442, 573 S.E.2d 163 (2002). The State recognizes that its petition
does not satisfy any of the conditions of Rule 21 and asks this
Court to invoke Rule 2 of the North Carolina Rules of Appellate
Procedure and review the trial court's order. See
N.C. R. App. P.
2 (granting this Court the authority to suspend the rules of
appellate procedure to prevent manifest injustice to a party). We
decline the State's request to invoke Rule 2 and deny the State's
Petition for Writ of Certiorari.
Appeal dismissed, Petition for Writ of Certiorari denied.
Judge HUDSON concurs. Judge HUNTER concurs in a separate opinion.
HUNTER, Judge, concurring.
I agree with the State that the trial court's action in
granting the motion for appropriate relief directly contradicts
settled case law regarding Eighth Amendment challenges to habitual
felon sentences and was therefore erroneous. See, e.g., State v.

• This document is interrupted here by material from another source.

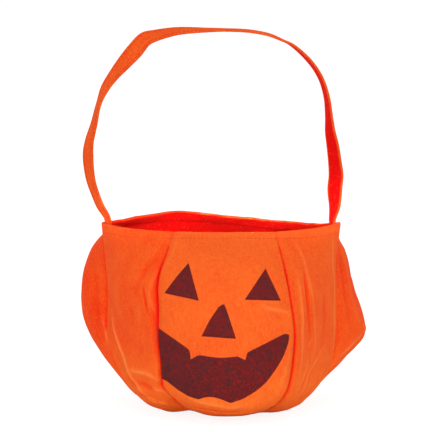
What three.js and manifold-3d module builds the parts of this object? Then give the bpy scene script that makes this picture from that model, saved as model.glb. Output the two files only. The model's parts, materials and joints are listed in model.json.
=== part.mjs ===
// Pumpkin candy basket: a bag of six felt gores on a round base, with a printed
// jack-o'-lantern face and a carrying strap that swings over the mouth.
// Millimetres, +Z up. The origin is the centre of the base's underside; the face looks along -Y.
import * as THREE from "three";
import { mergeVertices } from "three/addons/utils/BufferGeometryUtils.js";
import Module from "manifold-3d";

const wasm = await Module();
wasm.setup();

// Felt, and the clearance between sewn pieces
const feltThickness = 1.2;
const clearance = 0.3;
const seamAllowance = 6;
const hemDepth = 9;
const hemFoldGap = 0.3;

// Body
const baseRadius = 57;
const rimHeight = 157;
const goreFullness = 2.5;

// Strap
const strapWidth = 14.5;
const strapThickness = 2.2;
const strapSewnDepth = 10;
const hingeAboveRim = 12;
const strapEndFold = 19;
const swingLimit = 100;

// Sewing thread
const threadRadius = 0.3;
const hemStitchDepth = 7;
const seamStitchDepth = 3;
const strapStitchInset = 2;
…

Todd, 313 N.C. 110, 117-19, 326 S.E.2d 249, 253-55 (1985); State v.
McDonald, 165 N.C. App. 237, 241-42, 599 S.E.2d 50, 52-53, disc.
review denied, 359 N.C. 195, 608 S.E.2d 60 (2004), cert. denied,
___ U.S. ___, 161 L. Ed. 2d 748 (2005); State v. Clifton, 158 N.C.
App. 88, 95-96, 580 S.E.2d 40, 45-46, cert. denied, 357 N.C. 463,
586 S.E.2d 266 (2003); State v. Hensley, 156 N.C. App. 634, 638-39,
577 S.E.2d 417, 421, disc. review denied, 357 N.C. 167, 581 S.E.2d
64 (2003). The majority is correct, however, that the State has no
statutory right of appeal to this Court from entry of the order
granting the trial court's motion for appropriate relief, and that
certiorari is also unavailable. Thus, this Court is precluded from
reviewing the merits of the State's position. I note, however,
that this issue may be subject to review by our Supreme Court
pursuant to its constitutional authority. See N.C. Const. art. IV,
§ 12, cl. 1; State v. Allen, 359 N.C. 425, 429, 615 S.E.2d 256, 259
(2005) (citation omitted) (the Supreme Court may 'exercise its
general supervisory authority when necessary to promote the
expeditious administration of justice').